[Modeling code records]
===============

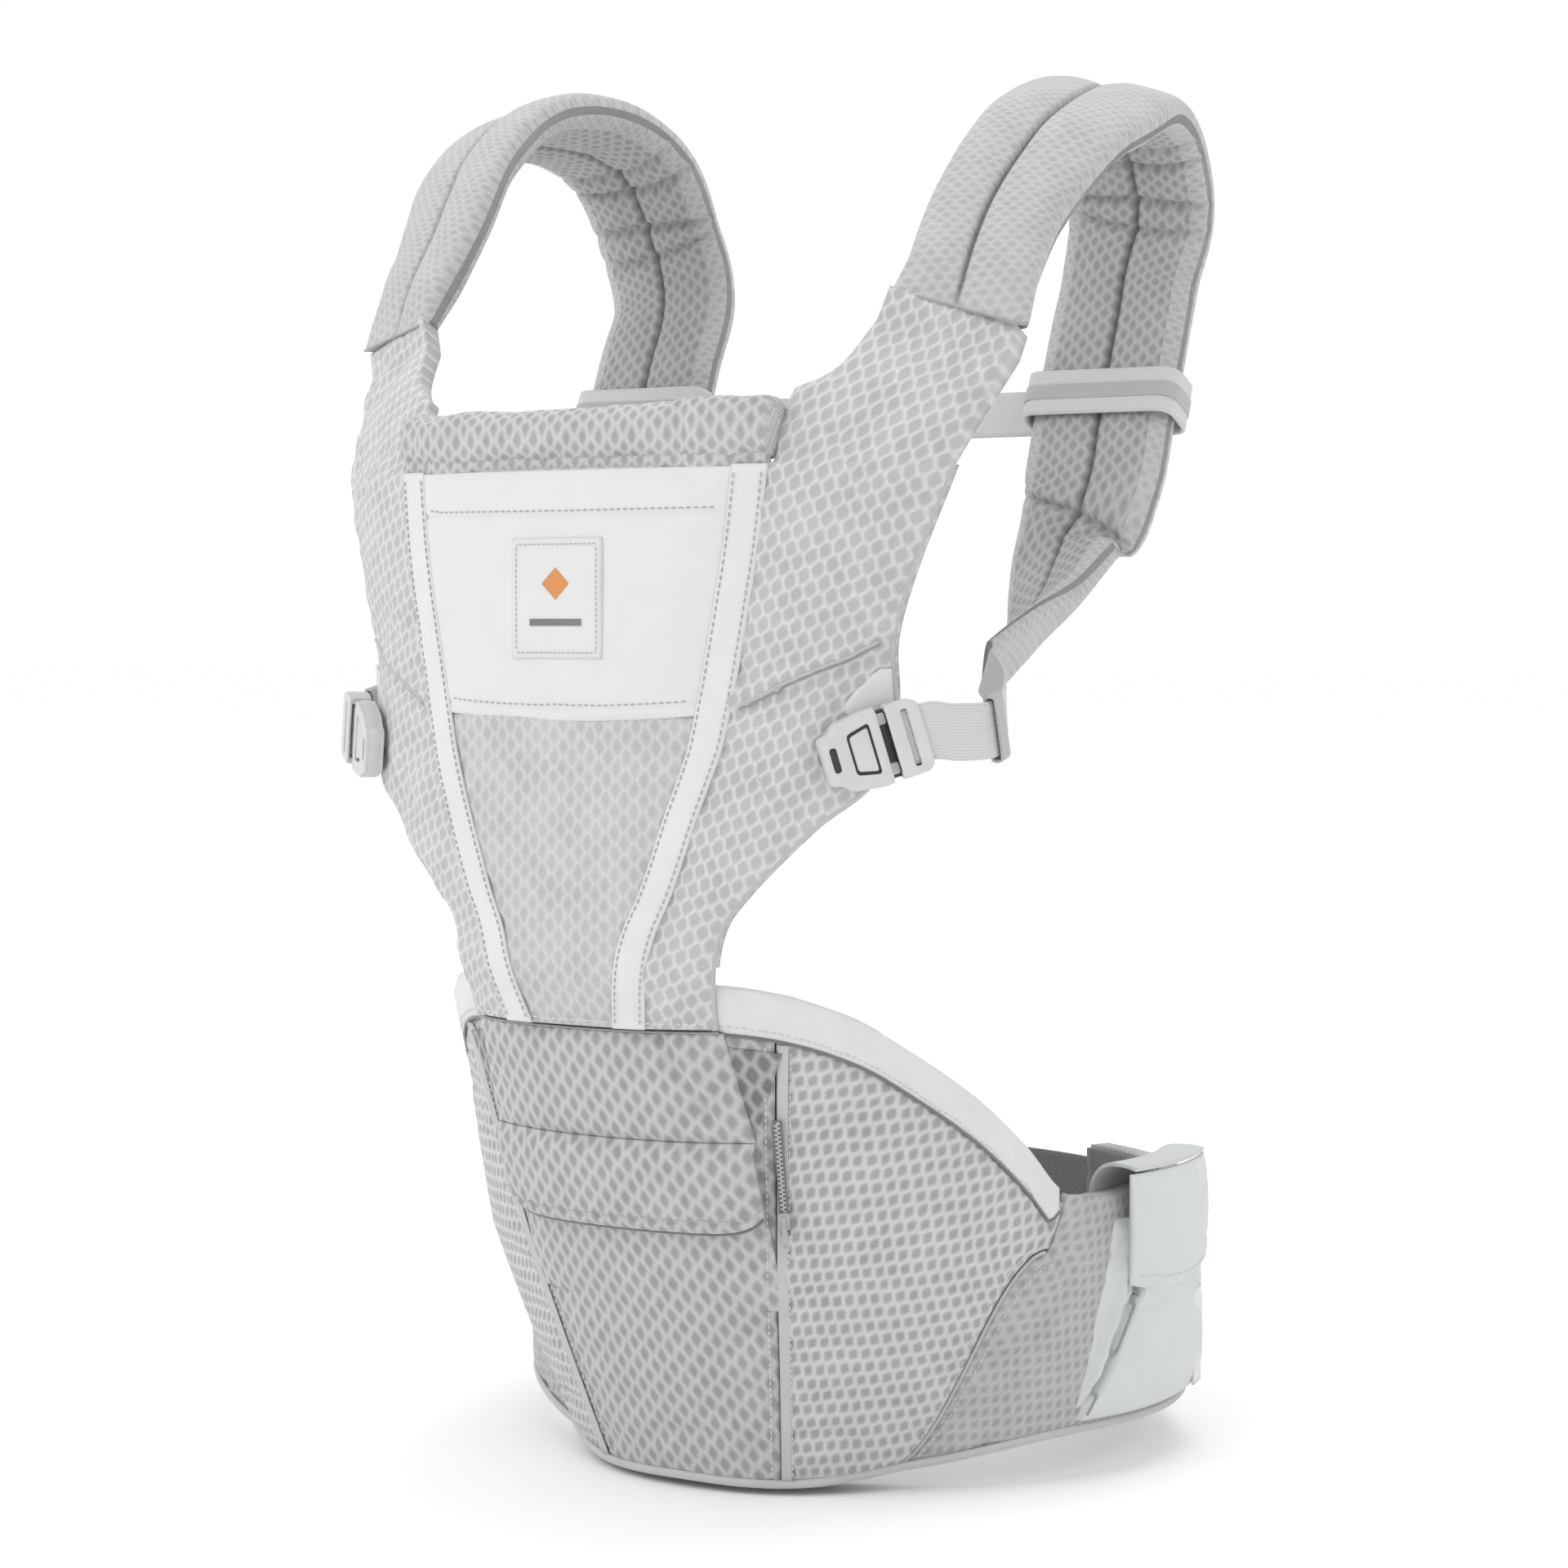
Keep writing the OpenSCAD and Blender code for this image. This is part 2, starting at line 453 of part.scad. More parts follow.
module back_web_left() color(web_grey) at_back() translate([-sleeve_face, back_y - web_t / 2, -web_w / 2])
    cube([sleeve_face - 8 - socket_l - 0.4, web_t, web_w]);

// ---- waist webbing behind the wearer --------------------------------------------------------------
waist_y = belt_half_d + 8;
waist_z = 80;
module at_waist() translate([-8, waist_y, waist_z]) rotate([-90, 0, 0]) children();
module waist_buckle_socket() color(web_grey) at_waist() socket(waist_web_w);
module waist_buckle_plug() color(web_grey) at_waist() plug(waist_web_w);
waist_end_t = 142;
module waist_web_right() {
    y = waist_y + web_level;
    route = [[-5, y, waist_z], [22, y, waist_z], [40, y, waist_z], for (t = [162, 156, 149, waist_end_t])
        on_ring(t, waist_z, 2)];
    color(web_grey) strip([for (t = steps(0, len(route) - 1, 18)) along(route, t)],
        function (u) [0, 0, 1], waist_web_w, web_t);
}
module waist_web_left() {
    x = 8 + socket_l + 0.6;
    route = [[-x, waist_y, waist_z], [-x - 8, waist_y - 0.5, waist_z],
        for (t = [-158, -152, -147, -waist_end_t]) on_ring(t, waist_z, 2)];
    color(web_grey) strip([for (t = steps(0, len(route) - 1, 15)) along(route, t)],
        function (u) [0, 0, 1], waist_web_w, web_t);
}

seat_core();
seat_top();
seat_rim();
front_cover();
side_cover_left();
side_cover_right();
belt_pad_left();
belt_pad_right();
belt_lining();
bottom_binding();
side_pouch();
pouch_flap();
flap_root();
pouch_label();
closure_hook();
closure_loop();
waist_web_left();
waist_web_right();
waist_buckle_socket();
waist_buckle_plug();
apron();
flap_pocket();
pocket_flap();
zip_tape();
zip_slider();
panel_liner();
panel_center();
panel_wing_left();
panel_wing_right();
edge_tape_left();
edge_tape_right();
pocket_panel();
pocket_hem();
front_label();
neck_roll();
shoulder_strap_left();
shoulder_strap_right();
strap_web_left();
strap_web_right();
web_keeper_left();
web_keeper_right();
buckle_tab_left();
buckle_tab_right();
side_socket_left();
side_socket_right();
side_plug_left();
side_plug_right();
back_sleeve_left();
back_sleeve_right();
back_web_left();
back_web_right();
back_buckle_socket();
back_buckle_plug();
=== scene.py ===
from math import acos, asin, atan, cos, degrees, exp, floor, pi, radians, sin
import bmesh
import bpy
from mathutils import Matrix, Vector, noise
from mathutils.bvhtree import BVHTree


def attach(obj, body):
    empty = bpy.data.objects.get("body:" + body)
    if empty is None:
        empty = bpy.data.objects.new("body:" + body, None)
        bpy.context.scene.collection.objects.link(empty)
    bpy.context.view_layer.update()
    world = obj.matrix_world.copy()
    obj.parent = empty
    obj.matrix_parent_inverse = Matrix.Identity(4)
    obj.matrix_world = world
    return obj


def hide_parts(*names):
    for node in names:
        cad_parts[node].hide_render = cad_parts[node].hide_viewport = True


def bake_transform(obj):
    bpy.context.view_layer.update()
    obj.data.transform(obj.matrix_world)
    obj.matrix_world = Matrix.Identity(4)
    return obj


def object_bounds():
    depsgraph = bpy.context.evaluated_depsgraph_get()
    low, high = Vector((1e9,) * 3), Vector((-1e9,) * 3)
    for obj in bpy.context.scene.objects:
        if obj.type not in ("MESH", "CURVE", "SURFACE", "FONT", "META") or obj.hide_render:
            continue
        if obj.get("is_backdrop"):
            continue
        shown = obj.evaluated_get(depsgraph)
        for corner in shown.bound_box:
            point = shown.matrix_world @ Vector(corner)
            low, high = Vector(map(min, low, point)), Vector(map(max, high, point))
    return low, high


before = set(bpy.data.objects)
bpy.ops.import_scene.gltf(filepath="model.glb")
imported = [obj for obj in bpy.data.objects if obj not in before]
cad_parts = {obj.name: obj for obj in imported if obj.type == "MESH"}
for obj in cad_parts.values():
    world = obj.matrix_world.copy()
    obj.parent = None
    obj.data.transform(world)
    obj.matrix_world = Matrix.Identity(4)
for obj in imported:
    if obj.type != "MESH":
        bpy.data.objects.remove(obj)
cad_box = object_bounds()
MM = 0.001

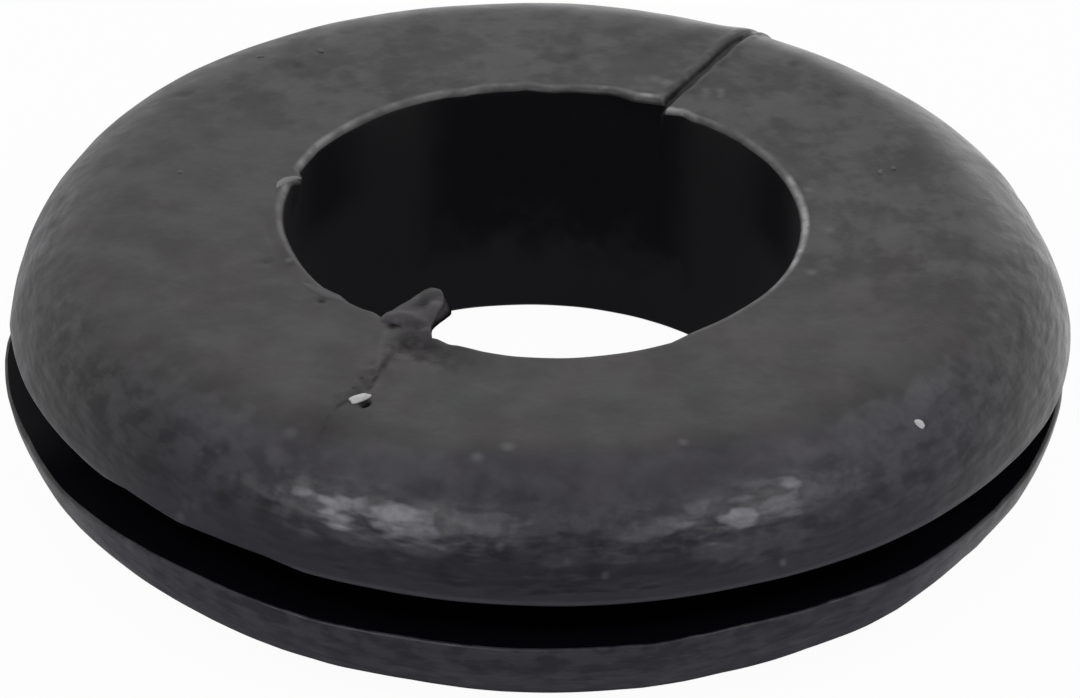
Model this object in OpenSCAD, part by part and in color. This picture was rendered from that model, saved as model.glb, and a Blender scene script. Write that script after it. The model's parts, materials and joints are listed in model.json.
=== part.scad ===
// Rubber grommet for a round hole in sheet metal, moulded in one piece.
//
// Two equal flanges are joined by a hub. The groove between them takes the edge of the panel's hole, and the
// straight bore lets a cable or pipe through. Each flange is flat on its face and fully rounded at its rim.
// A knit line, where the rubber met itself in the mould, crosses the upper flange along one diameter.
//
// Millimetres. +Z is up along the bore, and the origin is on the bore's axis at the lower flange's flat face.

/* [Overall] */
// Outside diameter of both flanges
outer_d = 38.4; // [36:0.1:60]
// Thickness from one flat face to the other
thickness = 9.5; // [9:0.1:14]

/* [Bore] */
// Diameter of the bore
bore_d = 18.7; // [12:0.1:20]
// Radius of the corner between the bore and each flat face
bore_corner_r = 0.3; // [0.1:0.05:1]

/* [Panel groove] */
// Width of the groove, which is the thickest panel that it takes
groove_w = 1.65; // [1:0.05:3]
// Diameter of the groove's floor, which is the diameter of the panel's hole
groove_floor_d = 28; // [24:0.5:32]
// Radius of the corners at the groove's floor
groove_root_r = 0.3; // [0.1:0.05:0.45]

/* [Flanges] */
// Radius of the round rim of each flange
rim_r = 4.5; // [1:0.1:4.6]

/* [Knit line] */
// Direction of the knit line, in degrees about the bore from +X
knit_turn = 62; // [0:1:360]
// Width of the crease that it leaves
knit_w = 0.2; // [0.1:0.05:0.5]
// Depth of the crease on its open side
knit_depth_open = 0.3; // [0.1:0.05:0.6]
// Depth of the crease on the opposite side, where the rubber closed up
knit_depth_closed = 0.1; // [0.05:0.05:0.6]

/* [Hidden] */

outer_r = outer_d / 2;
bore_r = bore_d / 2;
groove_floor_r = groove_floor_d / 2;
mid_z = thickness / 2;
groove_top_z = mid_z + groove_w / 2;
// How far a cutting shape runs past the surface that it cuts
over = 1;
$fn = 180;

// Waste cut away to round a square corner at the origin, with the rubber below it and to its left
module corner_waste(r) {
    difference() {
        translate([-r, -r]) square(r + over);
        translate([-r, -r]) circle(r);
    }
}

// Draws its children at the lower face and, mirrored, at the upper face
module at_both_faces() {
    children();
    translate([0, thickness]) mirror([0, 1]) children();
}

// Round rim of a flange, and the small round at the bore, as waste on the lower face
module face_waste() {
    translate([outer_r, 0]) mirror([0, 1]) corner_waste(rim_r);
    translate([bore_r, 0]) mirror([1, 0]) mirror([0, 1]) corner_waste(bore_corner_r);
}

// Panel groove, open outwards, with both corners at its floor rounded
module groove() {
    translate([groove_floor_r, mid_z - groove_w / 2]) difference() {
        square([outer_r - groove_floor_r + over, groove_w]);
        mirror([1, 0]) mirror([0, 1]) corner_waste(groove_root_r);
        translate([0, groove_w]) mirror([1, 0]) corner_waste(groove_root_r);
    }
}

// Half of the grommet's cross-section: X is the distance from the bore's axis, and Y is the height
module cross_section() {
    difference() {
        translate([bore_r, 0]) square([outer_r - bore_r, thickness]);
        at_both_faces() face_waste();
        groove();
    }
}

// Outline of the upper flange, drawn in by a depth that is the same over its face and round its rim
module upper_flange_inset(depth) {
    difference() {
        translate([0, groove_top_z]) square([outer_r - depth, thickness - depth - groove_top_z]);
        translate([outer_r - depth, thickness - depth]) corner_waste(rim_r - depth);
    }
}

// Crease in the upper flange's skin from the bore to the groove, of the same depth all along
module crease(depth) {
    rotate([90, 0, 0]) linear_extrude(knit_w, center = true) difference() {
        translate([bore_r - over, groove_top_z])
            square([outer_r - bore_r + 2 * over, thickness - groove_top_z + over]);
        upper_flange_inset(depth);
    }
}

module grommet() {
    color([0.15, 0.15, 0.16]) difference() {
        rotate_extrude() cross_section();
        rotate([0, 0, knit_turn]) crease(knit_depth_open);
        rotate([0, 0, knit_turn + 180]) crease(knit_depth_closed);
    }
}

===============

• Problem to work on:
Proceeding from the line containing "Model this object" through the line containing "bore_corner_r = 0.3; // [0.1:0.05:1]", transcribe the lines above exactly, both end lines included.

• Written solution:
Model this object in OpenSCAD, part by part and in color. This picture was rendered from that model, saved as model.glb, and a Blender scene script. Write that script after it. The model's parts, materials and joints are listed in model.json.
=== part.scad ===
// Rubber grommet for a round hole in sheet metal, moulded in one piece.
//
// Two equal flanges are joined by a hub. The groove between them takes the edge of the panel's hole, and the
// straight bore lets a cable or pipe through. Each flange is flat on its face and fully rounded at its rim.
// A knit line, where the rubber met itself in the mould, crosses the upper flange along one diameter.
//
// Millimetres. +Z is up along the bore, and the origin is on the bore's axis at the lower flange's flat face.

/* [Overall] */
// Outside diameter of both flanges
outer_d = 38.4; // [36:0.1:60]
// Thickness from one flat face to the other
thickness = 9.5; // [9:0.1:14]

/* [Bore] */
// Diameter of the bore
bore_d = 18.7; // [12:0.1:20]
// Radius of the corner between the bore and each flat face
bore_corner_r = 0.3; // [0.1:0.05:1]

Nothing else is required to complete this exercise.